● THE PROBLEM: Treat the line containing "bpy.context.scene.collection.objects.link(empty)" as the first line and the final line of the material below as the last; reproduce that range exactly.

● RECORDED INFORMATION:
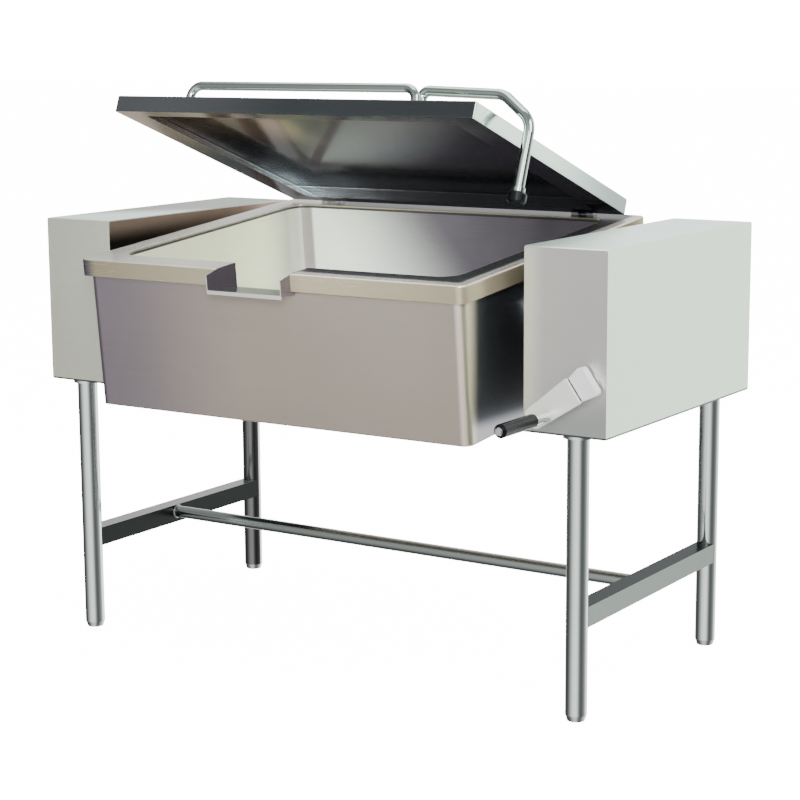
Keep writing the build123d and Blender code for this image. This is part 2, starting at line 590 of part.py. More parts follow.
# Lid handle and the side arm with its collar and knob
reach = HANDLE_FROM_FRONT - LID_FRONT
handle_z = LID_TOP + HANDLE_RISE
handle_points = [(-HANDLE_HALF_SPAN, reach, LID_TOP), (-HANDLE_HALF_SPAN, reach, handle_z),
                 (HANDLE_HALF_SPAN, reach, handle_z), (HANDLE_HALF_SPAN, reach, LID_TOP)]
handle = bent_tube(handle_points, HANDLE_BEND, HANDLE_RADIUS)
for side_x in (-1, 1):
    foot_start = (side_x * HANDLE_HALF_SPAN, reach, LID_TOP)
    handle += rod(foot_start, (0, 0, 1), HANDLE_FOOT_HEIGHT, HANDLE_FOOT_RADIUS)
save("lid_handle", LID * handle)
reach = ARM_FROM_FRONT - LID_FRONT
arm_x = LID_HALF_WIDTH - ARM_FOOT_INSET
leg_x = LID_HALF_WIDTH + ARM_LEG_OUTSET
leg_end = LID_TOP - ARM_LEG_DROP
arm_points = [(arm_x, reach, LID_TOP), (arm_x, reach, LID_TOP + ARM_RISE),
              (LID_HALF_WIDTH - ARM_SHOULDER_INSET, reach, LID_TOP + ARM_RISE - ARM_FALL),
              (leg_x, reach, LID_TOP - ARM_ELBOW_DROP), (leg_x, reach, leg_end)]
side_arm = bent_tube(arm_points, [ARM_FOOT_BEND, ARM_BEND, ARM_BEND], ARM_RADIUS)
side_arm += rod((arm_x, reach, LID_TOP), (0, 0, 1), HANDLE_FOOT_HEIGHT, HANDLE_FOOT_RADIUS)
save("side_arm", LID * side_arm)
collar = rod((leg_x, reach, leg_end), (0, 0, -1), COLLAR_HEIGHT, COLLAR_RADIUS)
save("side_arm_collar", LID * collar)
knob = rod((leg_x, reach, leg_end - COLLAR_HEIGHT), (0, 0, -1), KNOB_HEIGHT, KNOB_RADIUS)
save("side_arm_knob", LID * chamfer(knob.edges().filter_by(GeomType.CIRCLE), KNOB_EDGE))


def sector_profile():
    slope = math.radians(PRESSURE_ANGLE)
    flank = TOOTH_THICKNESS / (2 * SECTOR_PITCH_RADIUS) + math.tan(slope) - slope
    base = SECTOR_PITCH_RADIUS * math.cos(slope)
    root = SECTOR_PITCH_RADIUS - DEDENDUM
    heights = (-DEDENDUM, -ADDENDUM / 2, 0, ADDENDUM / 2, ADDENDUM)
    points = [(0, 0)]
    for index in range(SECTOR_FIRST_TOOTH, SECTOR_LAST_TOOTH + 1):
        middle = 2 * math.pi * (index + 0.5) / SECTOR_TEETH
        left = []
        right = []
        for height in heights:
            radius = SECTOR_PITCH_RADIUS + height
            roll = math.acos(min(base / radius, 1))
            half_angle = flank - (math.tan(roll) - roll)
            left.append((radius, middle - half_angle))
            right.append((radius, middle + half_angle))
        for radius, angle in left + right[::-1]:
            points.append((radius * math.sin(angle), -radius * math.cos(angle)))
    gap = math.pi / SECTOR_TEETH
    first = 2 * math.pi * (SECTOR_FIRST_TOOTH + 0.5) / SECTOR_TEETH - gap
    last = 2 * math.pi * (SECTOR_LAST_TOOTH + 0.5) / SECTOR_TEETH + gap
    points.insert(1, (root * math.sin(first), -root * math.cos(first)))
    points.append((root * math.sin(last), -root * math.cos(last)))
    return points


# Toothed sector: the teeth lean with the lead of the worm
lead_angle = math.atan(WORM_LEAD / (2 * math.pi * WORM_PITCH_RADIUS))
half_twist = math.degrees(SECTOR_FACE / 2 * math.tan(lead_angle) / SECTOR_PITCH_RADIUS)
sector_start = Vector(SECTOR_X - SECTOR_FACE / 2, PIVOT_Y, PIVOT_Z)
sector_plane = Plane(origin=sector_start, x_dir=(0, 1, 0), z_dir=(1, 0, 0))
sector_face = make_face(Polyline(*sector_profile(), close=True))
section = (sector_plane * Rot(0, 0, -half_twist) * sector_face).face()
sector_run = (SECTOR_FACE, 0, 0)
sector = Part() + Solid.extrude_linear_with_rotation(section, sector_start, sector_run, 2 * half_twist)
sector += rod(sector_start, (1, 0, 0), SECTOR_FACE, SECTOR_HUB_RADIUS)
sector -= rod(sector_start, (1, 0, 0), SECTOR_FACE, SHAFT_RADIUS)
sector -= key
save("worm_sector", sector)

# Worm: a trapezoid swept along a helix on a stepped shaft, run forward to the crank
worm_plane = Plane(origin=(SECTOR_X, PIVOT_Y, WORM_Z), x_dir=(0, 0, 1), z_dir=(0, 1, 0))
core_radius = WORM_PITCH_RADIUS - DEDENDUM
half_travel = WORM_TURNS * WORM_LEAD / 2
helix = Pos(0, 0, -half_travel) * Helix(WORM_LEAD, 2 * half_travel, WORM_PITCH_RADIUS)
lean = math.tan(math.radians(PRESSURE_ANGLE))
sink = DEDENDUM + THREAD_ROOT_SINK
root_half = TOOTH_THICKNESS / 2 + sink * lean
tip_half = TOOTH_THICKNESS / 2 - ADDENDUM * lean
corners = [(-sink, -root_half), (ADDENDUM, -tip_half), (ADDENDUM, tip_half), (-sink, root_half)]
profile_plane = Plane(origin=helix @ 0, x_dir=(1, 0, 0), z_dir=(0, 1, 0))
profile = profile_plane * make_face(Polyline(*[(a, -b) for a, b in corners], close=True))
thread = sweep(profile, path=helix, is_frenet=True)
core = rod((0, 0, -WORM_CORE_HALF), (0, 0, 1), 2 * WORM_CORE_HALF, core_radius)
hub_front = front - HUB_BACK - HUB_THICKNESS
shaft_front = PIVOT_Y - hub_front - HUB_FACE
core += rod((0, 0, CRANK_SHAFT_REAR), (0, 0, -1), CRANK_SHAFT_REAR + shaft_front, CRANK_SHAFT_RADIUS)
save("worm_shaft", worm_plane * (core + thread))

# Bearing blocks and bushes on both sides of the worm
bracket_low = base_top
block_top = WORM_Z + BEARING_BLOCK_RISE
half = BEARING_BLOCK_WIDTH / 2
far = BEARING_BLOCK_NEAR + BEARING_BLOCK_LENGTH
foot_top = bracket_low + BRACKET_FOOT_THICKNESS
bracket = box(SECTOR_X - half, SECTOR_X + half, PIVOT_Y - far, PIVOT_Y + far, bracket_low, foot_top)
small_bush = CRANK_SHAFT_RADIUS + RUNNING_GAP + BUSH_WALL
bushes = []
for side_y in (-1, 1):
    near_y = PIVOT_Y + side_y * BEARING_BLOCK_NEAR
    far_y = PIVOT_Y + side_y * far
    bracket += box(SECTOR_X - half, SECTOR_X + half, near_y, far_y, foot_top, block_top)
    bush = rod((SECTOR_X, near_y, WORM_Z), (0, side_y, 0), BEARING_BLOCK_LENGTH, small_bush)
    bracket -= bush
    bushes.append(bush - rod((SECTOR_X, near_y, WORM_Z), (0, side_y, 0), BEARING_BLOCK_LENGTH, bush_bore))
save("worm_bracket", bracket)
save("worm_bushes", Compound(children=bushes))

# Crank
lean_angle = math.radians(CRANK_REST_ANGLE)
along = (-math.cos(lean_angle), 0, -math.sin(lean_angle))
CRANK = Plane(origin=(SECTOR_X, front - HUB_BACK, WORM_Z), x_dir=along, z_dir=(0, -1, 0))
hub_outline = Polyline((-HUB_TAIL, -HUB_TAIL_HALF_WIDTH), (HUB_NOSE, -HUB_NOSE_HALF_WIDTH),
                       (HUB_NOSE, HUB_NOSE_HALF_WIDTH), (-HUB_TAIL, HUB_TAIL_HALF_WIDTH), close=True)
hub = extrude(make_face(hub_outline), HUB_THICKNESS)
hub = fillet(hub.edges().filter_by(Axis.Z), HUB_CORNER)
hub -= rod((0, 0, 0), (0, 0, 1), HUB_THICKNESS - HUB_FACE, CRANK_SHAFT_RADIUS)
save("crank_hub", CRANK * hub)
arm_outline = Polyline((ARM_PLATE_START, -ARM_PLATE_HALF_START), (ARM_PLATE_END, -ARM_PLATE_HALF_END),
                       (ARM_PLATE_END, ARM_PLATE_HALF_END), (ARM_PLATE_START, ARM_PLATE_HALF_START),
                       close=True)
arm = Pos(0, 0, HUB_THICKNESS) * extrude(make_face(arm_outline), ARM_PLATE_THICKNESS)
arm_corners = arm.edges().filter_by(Axis.Z).group_by(Axis.X)
arm = fillet(arm_corners[0], ARM_PLATE_CORNER)
arm = fillet(arm.edges().filter_by(Axis.Z).group_by(Axis.X)[-1], ARM_PLATE_END_CORNER)
arm -= rod((CRANK_REACH, SPINDLE_OFFSET, HUB_THICKNESS), (0, 0, 1), ARM_PLATE_THICKNESS, SPINDLE_RADIUS)
save("crank_arm", CRANK * arm)
arm_face = HUB_THICKNESS + ARM_PLATE_THICKNESS
grip_low = arm_face + GRIP_PLAY
grip_top = grip_low + FERRULE_LENGTH + GRIP_LENGTH
spindle_length = grip_top + GRIP_PLAY - HUB_THICKNESS
spindle = rod((CRANK_REACH, SPINDLE_OFFSET, HUB_THICKNESS), (0, 0, 1), spindle_length, SPINDLE_RADIUS)
screw = rod((CRANK_REACH, SPINDLE_OFFSET, grip_top + GRIP_PLAY), (0, 0, 1), SCREW_HEAD, SCREW_HEAD_RADIUS)
spindle += chamfer(screw.edges().sort_by(Axis.Z)[-1], SCREW_HEAD / 2)
save("crank_spindle", CRANK * spindle)
grip_bore = SPINDLE_RADIUS + RUNNING_GAP
ferrule = tube((CRANK_REACH, SPINDLE_OFFSET, grip_low), (0, 0, 1), FERRULE_LENGTH, FERRULE_RADIUS, grip_bore)
save("crank_ferrule", CRANK * ferrule)
grip = rod((CRANK_REACH, SPINDLE_OFFSET, grip_low + FERRULE_LENGTH), (0, 0, 1), GRIP_LENGTH, GRIP_RADIUS)
grip = chamfer(grip.edges().sort_by(Axis.Z)[-1], GRIP_END_EDGE)
grip -= rod((CRANK_REACH, SPINDLE_OFFSET, grip_low), (0, 0, 1), FERRULE_LENGTH + GRIP_LENGTH, grip_bore)
save("crank_grip", CRANK * grip)
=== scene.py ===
import math

import bpy
from mathutils import Matrix, Vector


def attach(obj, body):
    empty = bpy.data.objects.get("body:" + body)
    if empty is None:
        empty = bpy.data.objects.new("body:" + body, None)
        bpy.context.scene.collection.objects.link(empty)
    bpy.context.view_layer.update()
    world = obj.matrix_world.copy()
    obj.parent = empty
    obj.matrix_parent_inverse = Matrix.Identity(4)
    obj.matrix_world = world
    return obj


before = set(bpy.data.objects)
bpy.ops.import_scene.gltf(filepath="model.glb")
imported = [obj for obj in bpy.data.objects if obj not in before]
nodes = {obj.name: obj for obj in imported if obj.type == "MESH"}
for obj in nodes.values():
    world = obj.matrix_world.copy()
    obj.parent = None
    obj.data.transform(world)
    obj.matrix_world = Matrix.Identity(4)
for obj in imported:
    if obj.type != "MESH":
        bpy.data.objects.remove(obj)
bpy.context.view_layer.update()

STAND, CRANK = "stand", "crank"
# Slopes of the pan and of the lid at rest, in degrees
PAN_TILT = 5.5
LID_RISE = 19.9
# Directions on the object
UP, FRONT, BACK, RIGHT, ANY_WAY = (0, 0, 1), (0, -1, 0), (0, 1, 0), (1, 0, 0), (0, 0, 0)
LID_UNDERSIDE = (0, -0.34, -0.94)
LID_FRONT = (0, -0.94, 0.34)

# Waves per metre of the grinding streaks, the clouds and the fine grain
UPRIGHT_STREAKS = (7.0, 7.0, 900.0)
LEVEL_STREAKS = (900.0, 7.0, 40.0)
SHEET_CLOUDS = 3.2
TUBE_FINE, TUBE_BROAD = 260.0, 14.0
SOLID_BROAD = 18.0
# Height of the bumps and radius of the folds, in metres
SHEET_BUMP, TUBE_BUMP, SOLID_BUMP = 0.0003, 0.0003, 0.0004
FOLD_RADIUS = 0.0012
TUBE_BUMP_STRENGTH = 0.04
# A face counts as level, or as looking a given way, when its normal goes that way by this share
LEVEL_LIMIT = 0.7
FACING_LIMIT = 0.6
# A step that lies left of the whole object
LEFT_OF_ALL = (-1.0, -0.9)
# How much of the streaks and clouds also shows as roughness
SHEET_ROUGHENING = 0.6

COLOUR, NUMBER, VECTOR = "NodeSocketColor", "NodeSocketFloat", "NodeSocketVector"
SURFACE_OUTPUTS = [("Color", COLOUR), ("Roughness", NUMBER), ("Normal", VECTOR)]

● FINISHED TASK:
        bpy.context.scene.collection.objects.link(empty)
    bpy.context.view_layer.update()
    world = obj.matrix_world.copy()
    obj.parent = empty
    obj.matrix_parent_inverse = Matrix.Identity(4)
    obj.matrix_world = world
    return obj


before = set(bpy.data.objects)
bpy.ops.import_scene.gltf(filepath="model.glb")
imported = [obj for obj in bpy.data.objects if obj not in before]
nodes = {obj.name: obj for obj in imported if obj.type == "MESH"}
for obj in nodes.values():
    world = obj.matrix_world.copy()
    obj.parent = None
    obj.data.transform(world)
    obj.matrix_world = Matrix.Identity(4)
for obj in imported:
    if obj.type != "MESH":
        bpy.data.objects.remove(obj)
bpy.context.view_layer.update()

STAND, CRANK = "stand", "crank"
# Slopes of the pan and of the lid at rest, in degrees
PAN_TILT = 5.5
LID_RISE = 19.9
# Directions on the object
UP, FRONT, BACK, RIGHT, ANY_WAY = (0, 0, 1), (0, -1, 0), (0, 1, 0), (1, 0, 0), (0, 0, 0)
LID_UNDERSIDE = (0, -0.34, -0.94)
LID_FRONT = (0, -0.94, 0.34)

# Waves per metre of the grinding streaks, the clouds and the fine grain
UPRIGHT_STREAKS = (7.0, 7.0, 900.0)
LEVEL_STREAKS = (900.0, 7.0, 40.0)
SHEET_CLOUDS = 3.2
TUBE_FINE, TUBE_BROAD = 260.0, 14.0
SOLID_BROAD = 18.0
# Height of the bumps and radius of the folds, in metres
SHEET_BUMP, TUBE_BUMP, SOLID_BUMP = 0.0003, 0.0003, 0.0004
FOLD_RADIUS = 0.0012
TUBE_BUMP_STRENGTH = 0.04
# A face counts as level, or as looking a given way, when its normal goes that way by this share
LEVEL_LIMIT = 0.7
FACING_LIMIT = 0.6
# A step that lies left of the whole object
LEFT_OF_ALL = (-1.0, -0.9)
# How much of the streaks and clouds also shows as roughness
SHEET_ROUGHENING = 0.6

COLOUR, NUMBER, VECTOR = "NodeSocketColor", "NodeSocketFloat", "NodeSocketVector"
SURFACE_OUTPUTS = [("Color", COLOUR), ("Roughness", NUMBER), ("Normal", VECTOR)]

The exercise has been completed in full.